§ Request
Return the listing below word for word.

Modeling code records

** begin **

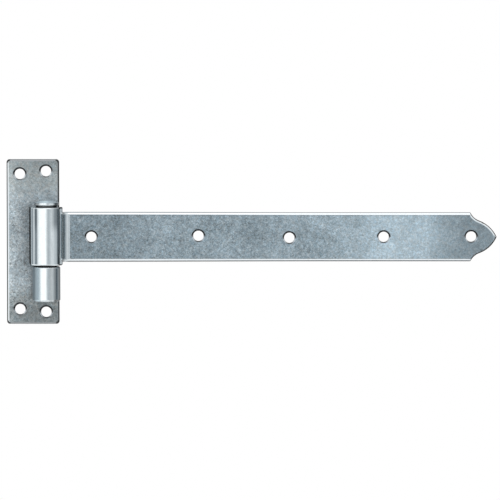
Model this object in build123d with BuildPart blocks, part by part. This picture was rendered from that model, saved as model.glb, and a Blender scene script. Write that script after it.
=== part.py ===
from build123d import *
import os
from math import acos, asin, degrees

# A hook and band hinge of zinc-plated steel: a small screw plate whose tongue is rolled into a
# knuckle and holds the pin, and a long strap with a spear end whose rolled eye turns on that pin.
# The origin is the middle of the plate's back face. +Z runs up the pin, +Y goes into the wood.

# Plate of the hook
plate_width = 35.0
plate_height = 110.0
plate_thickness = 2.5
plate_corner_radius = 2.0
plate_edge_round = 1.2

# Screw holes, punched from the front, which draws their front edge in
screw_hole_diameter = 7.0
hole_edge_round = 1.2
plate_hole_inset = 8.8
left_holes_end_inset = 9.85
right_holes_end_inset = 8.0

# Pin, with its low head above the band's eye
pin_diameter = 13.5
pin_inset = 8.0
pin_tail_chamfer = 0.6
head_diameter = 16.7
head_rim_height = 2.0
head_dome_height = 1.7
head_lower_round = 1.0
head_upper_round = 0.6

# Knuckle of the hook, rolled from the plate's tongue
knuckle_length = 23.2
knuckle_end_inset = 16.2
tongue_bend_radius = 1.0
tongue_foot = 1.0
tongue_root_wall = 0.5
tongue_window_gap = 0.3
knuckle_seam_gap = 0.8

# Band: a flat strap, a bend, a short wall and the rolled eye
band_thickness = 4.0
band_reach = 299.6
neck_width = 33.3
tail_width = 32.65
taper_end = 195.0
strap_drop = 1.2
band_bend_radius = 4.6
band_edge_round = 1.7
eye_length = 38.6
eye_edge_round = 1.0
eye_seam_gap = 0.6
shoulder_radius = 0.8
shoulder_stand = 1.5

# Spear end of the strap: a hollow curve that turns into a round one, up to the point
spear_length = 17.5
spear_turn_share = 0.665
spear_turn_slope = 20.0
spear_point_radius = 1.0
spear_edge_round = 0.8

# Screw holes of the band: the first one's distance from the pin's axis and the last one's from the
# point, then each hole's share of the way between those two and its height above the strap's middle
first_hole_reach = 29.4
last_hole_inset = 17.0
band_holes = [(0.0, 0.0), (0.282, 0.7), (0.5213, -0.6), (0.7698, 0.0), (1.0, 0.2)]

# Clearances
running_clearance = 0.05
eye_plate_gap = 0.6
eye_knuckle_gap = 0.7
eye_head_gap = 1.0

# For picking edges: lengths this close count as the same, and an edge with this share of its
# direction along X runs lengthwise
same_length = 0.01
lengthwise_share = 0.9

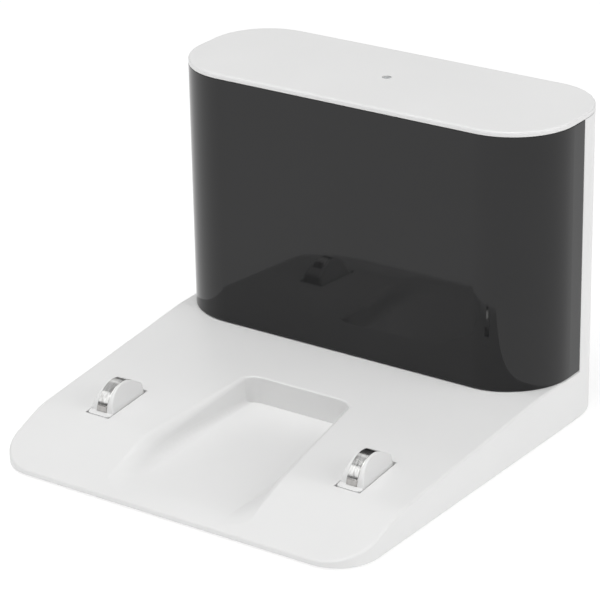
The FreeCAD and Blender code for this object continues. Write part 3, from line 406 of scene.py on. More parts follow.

** end **

§ Task output
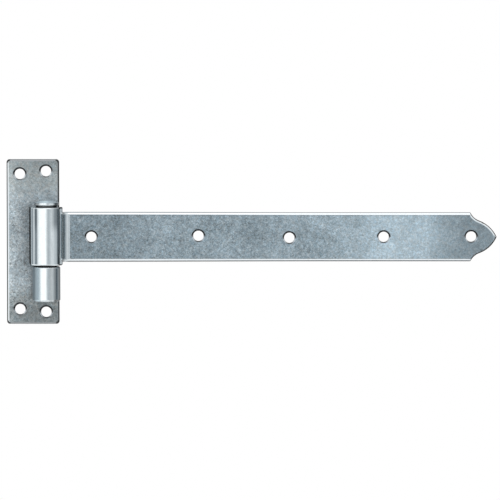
Model this object in build123d with BuildPart blocks, part by part. This picture was rendered from that model, saved as model.glb, and a Blender scene script. Write that script after it.
=== part.py ===
from build123d import *
import os
from math import acos, asin, degrees

# A hook and band hinge of zinc-plated steel: a small screw plate whose tongue is rolled into a
# knuckle and holds the pin, and a long strap with a spear end whose rolled eye turns on that pin.
# The origin is the middle of the plate's back face. +Z runs up the pin, +Y goes into the wood.

# Plate of the hook
plate_width = 35.0
plate_height = 110.0
plate_thickness = 2.5
plate_corner_radius = 2.0
plate_edge_round = 1.2

# Screw holes, punched from the front, which draws their front edge in
screw_hole_diameter = 7.0
hole_edge_round = 1.2
plate_hole_inset = 8.8
left_holes_end_inset = 9.85
right_holes_end_inset = 8.0

# Pin, with its low head above the band's eye
pin_diameter = 13.5
pin_inset = 8.0
pin_tail_chamfer = 0.6
head_diameter = 16.7
head_rim_height = 2.0
head_dome_height = 1.7
head_lower_round = 1.0
head_upper_round = 0.6

# Knuckle of the hook, rolled from the plate's tongue
knuckle_length = 23.2
knuckle_end_inset = 16.2
tongue_bend_radius = 1.0
tongue_foot = 1.0
tongue_root_wall = 0.5
tongue_window_gap = 0.3
knuckle_seam_gap = 0.8

# Band: a flat strap, a bend, a short wall and the rolled eye
band_thickness = 4.0
band_reach = 299.6
neck_width = 33.3
tail_width = 32.65
taper_end = 195.0
strap_drop = 1.2
band_bend_radius = 4.6
band_edge_round = 1.7
eye_length = 38.6
eye_edge_round = 1.0
eye_seam_gap = 0.6
shoulder_radius = 0.8
shoulder_stand = 1.5

# Spear end of the strap: a hollow curve that turns into a round one, up to the point
spear_length = 17.5
spear_turn_share = 0.665
spear_turn_slope = 20.0
spear_point_radius = 1.0
spear_edge_round = 0.8

# Screw holes of the band: the first one's distance from the pin's axis and the last one's from the
# point, then each hole's share of the way between those two and its height above the strap's middle
first_hole_reach = 29.4
last_hole_inset = 17.0
band_holes = [(0.0, 0.0), (0.282, 0.7), (0.5213, -0.6), (0.7698, 0.0), (1.0, 0.2)]

# Clearances
running_clearance = 0.05
eye_plate_gap = 0.6
eye_knuckle_gap = 0.7
eye_head_gap = 1.0

# For picking edges: lengths this close count as the same, and an edge with this share of its
# direction along X runs lengthwise
same_length = 0.01
lengthwise_share = 0.9

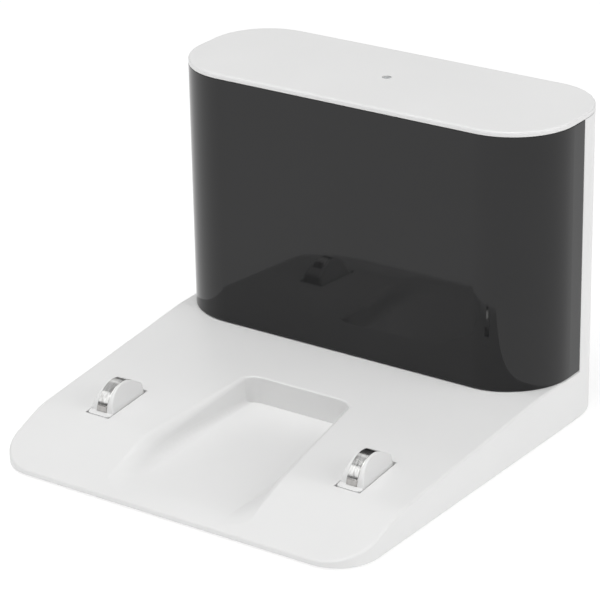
The FreeCAD and Blender code for this object continues. Write part 3, from line 406 of scene.py on. More parts follow.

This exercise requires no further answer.